Despite many improvements in recent years, there are still a number of challenges ahead for the education sector. While the Education City project has been a boon for young Qataris who want to pursue an academically rigorous education, it has become clear over the past decade that many local students are initially unprepared for university life. Consequently, many of the institutions at Education City have put in place academic bridging programmes in an effort to aid first-year students in building their language skills and study habits. While these programmes have generally proven to be effective, they are also a drain on finances, faculty time and other limited resources.

Both individual students and the institutions as a whole would benefit from increased collaboration and pooling of resources. At present overlap remains an issue at Education City as the various institutions are somewhat isolated. While students who are admitted to a course of study at one institution in the development are allowed to enrol in courses at neighbouring universities, most do not. Additionally, administrative functions at universities in Education City are currently duplicated within each school.

The government is working to address both of these issues. In September 2010, following a lengthy exploration process, it launched CCQ in conjunction with Houston Community College (HCC), the fourth-largest community college institution in the US. “After evaluating the community college models currently in place in the US, the UK and Australia, we decided to partner with HCC,” said Judith Hansen, the dean of CCQ. “We like the concept in the US system of the comprehensive community college; we do not want to just be a technical school.” Around 3000 Qataris applied for a place at the institution, which points to substantial latent demand for community college education in the country. After initially accepting 300 full-time students in September, in line with existing capacity, CCQ launched evening and part-time courses in January 2011, accepting an additional 150 students. More than half of the part-time student population is made up of people who are already active in the work force.

The institution is working to increase capacity to 5000 students in the coming years. Currently all faculty at CCQ is from HCC, though hiring Qatari faculty is a priority. Students are working on degrees and certificate programmes in a number of areas, including business, engineering and the humanities. “Our mission is to bridge the gap between secondary school and university, and to produce professional local graduates in a variety of fields in order to reduce the reliance on expatriates,” said Hansen.
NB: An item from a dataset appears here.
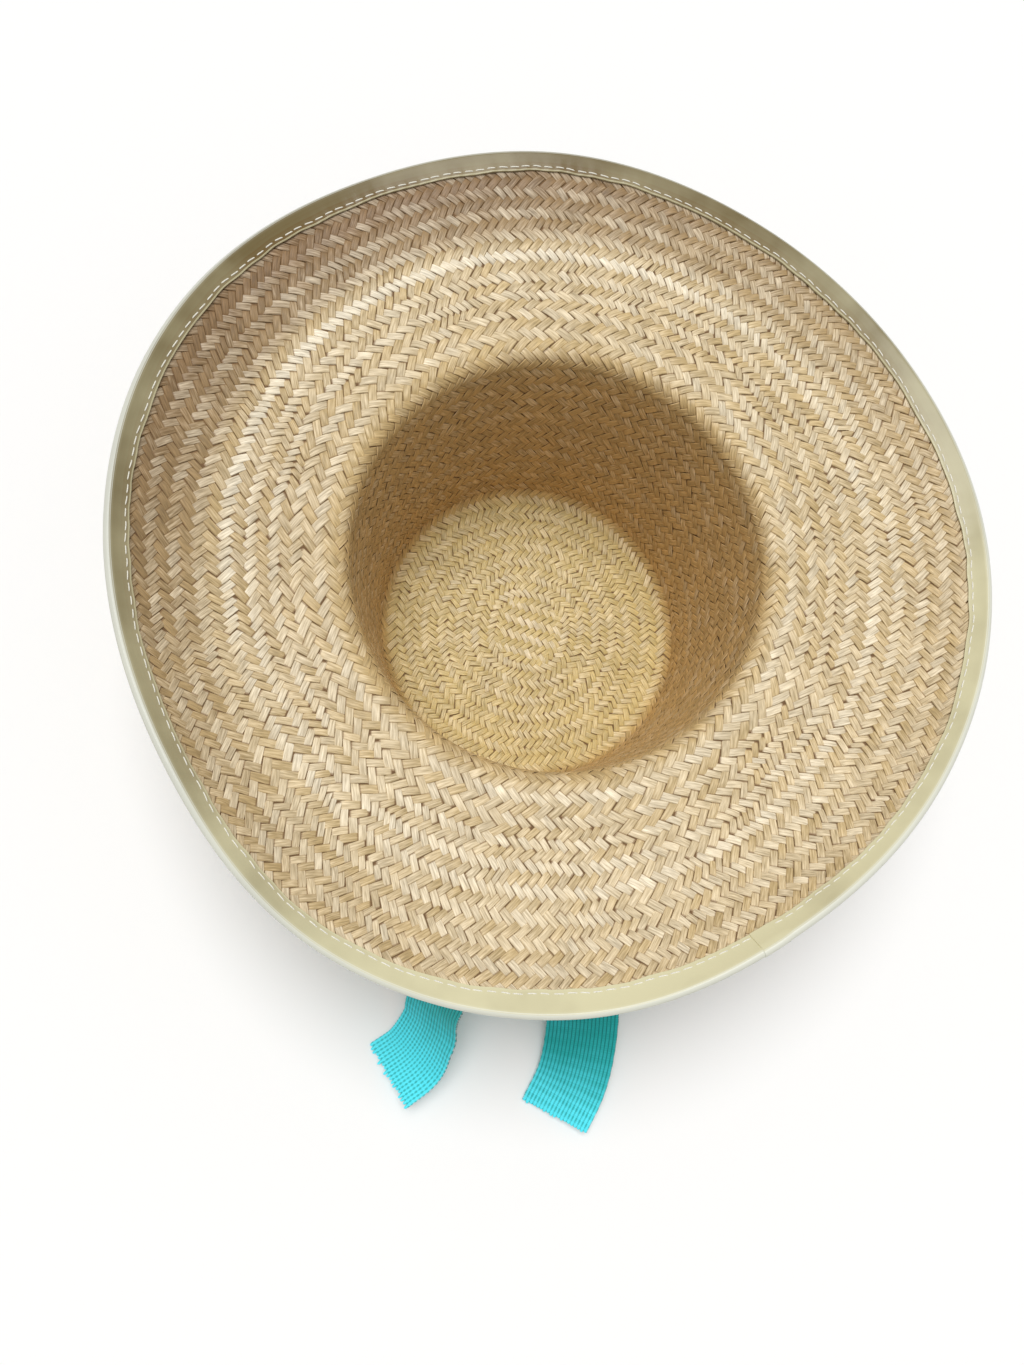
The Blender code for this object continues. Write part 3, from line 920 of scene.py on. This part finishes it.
class HAT_OT_stitches(bpy.types.Operator):
    """Sews one row of stitches along the binding's hem, on both faces"""

    bl_idname = "hat.stitches"
    bl_label = "Stitches"

    def execute(self, context):
        settings = context.scene.hat_trim
        chance = np.random.default_rng(3)
        look = Look("thread", Roughness=0.6, Specular_IOR_Level=0.3)
        twist = look.noise(look.place(), 2600.0, 1.0)
        base = tuple(settings.thread)
        look.set(Base_Color=look.mix(tuple(0.72 * part for part in base), base, twist.ramp(0.3, 0.6)))
        look.bump(twist, 0.0001, 0.5)
        turn = np.linspace(0, 2 * np.pi, 6, endpoint=False)
        share = np.linspace(-1, 1, 7)
        count = int(SEWN_ROUND / settings.stitch)
        shape = (count, len(share), len(turn))
        one = grid_faces(len(share), len(turn), loop_columns=True)
        last = (len(share) - 1) * len(turn)
        caps = np.array([[2, 1, 0, 5], [2, 5, 4, 3], [last, last + 1, last + 2, last + 5],
                         [last + 3, last + 4, last + 5, last + 2]])
        one = np.vstack([one, caps])
        all_points, all_faces = [], []
        for number, side in enumerate((1, -1)):
            middle = (np.arange(count) + 0.12 * chance.random(count)) / count * 2 * np.pi
            half = (0.39 + 0.04 * chance.random(count)) * 2 * np.pi / count
            azimuth = middle[:, None, None] + half[:, None, None] * share[None, :, None]
            ends = np.sqrt(np.clip(1 - 0.93 * share**8, 0, 1))
            width = THREAD_RADIUS * ends[None, :, None] * np.cos(turn)[None, None, :]
            height = 0.75 * THREAD_RADIUS * ends[None, :, None] * np.sin(turn)[None, None, :]
            lean = STITCH_LEAN * share[None, :, None] * side
            sag = THREAD_RADIUS * (1 - share**4)[None, :, None] - 0.4 * THREAD_RADIUS
            azimuth, width, height, lean, sag = [
                np.broadcast_to(a, shape).ravel() for a in (azimuth, width, height, lean, sag)]
            hem, _ = binding_places(azimuth)
            distance = hem + STITCH_INSET + (width + lean)
            puff = tape_pucker(azimuth, distance - hem, settings.stitch) * 0.6
            above = side * (TAPE_OUTER + puff + (sag + height)) - STRAW_WALL / 2
            all_points.append(off_face(azimuth, brim_at(azimuth, distance), above))
            turned = one[:, ::-1] if side > 0 else one
            first = (np.arange(count) + number * count) * len(share) * len(turn)
            all_faces.append((turned[None] + first[:, None, None]).reshape(-1, 4))
        new_piece("hem_stitches", np.concatenate(all_points), np.concatenate(all_faces), look.material,
                  (), 60)
        return {"FINISHED"}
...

In May 2010 the government announced that it was planning to develop HKU, an umbrella institution under which the existing universities in Education City will operate. According to local news reports from early 2011, the institution is expected to increase collaboration between local players and maximise the benefits of the Education City project.

“Students will have access to greater academic opportunities and a richer campus experience,” said Abdulla bin Ali Al Thani, the recently appointed president of HKU and QF’s vice-president of education, in May 2011. “The education and research conducted here will benefit our society, economy and culture in multiple ways, and the international prestige of Qatar will be further enhanced by the presence of a university which will stand among the world’s best.”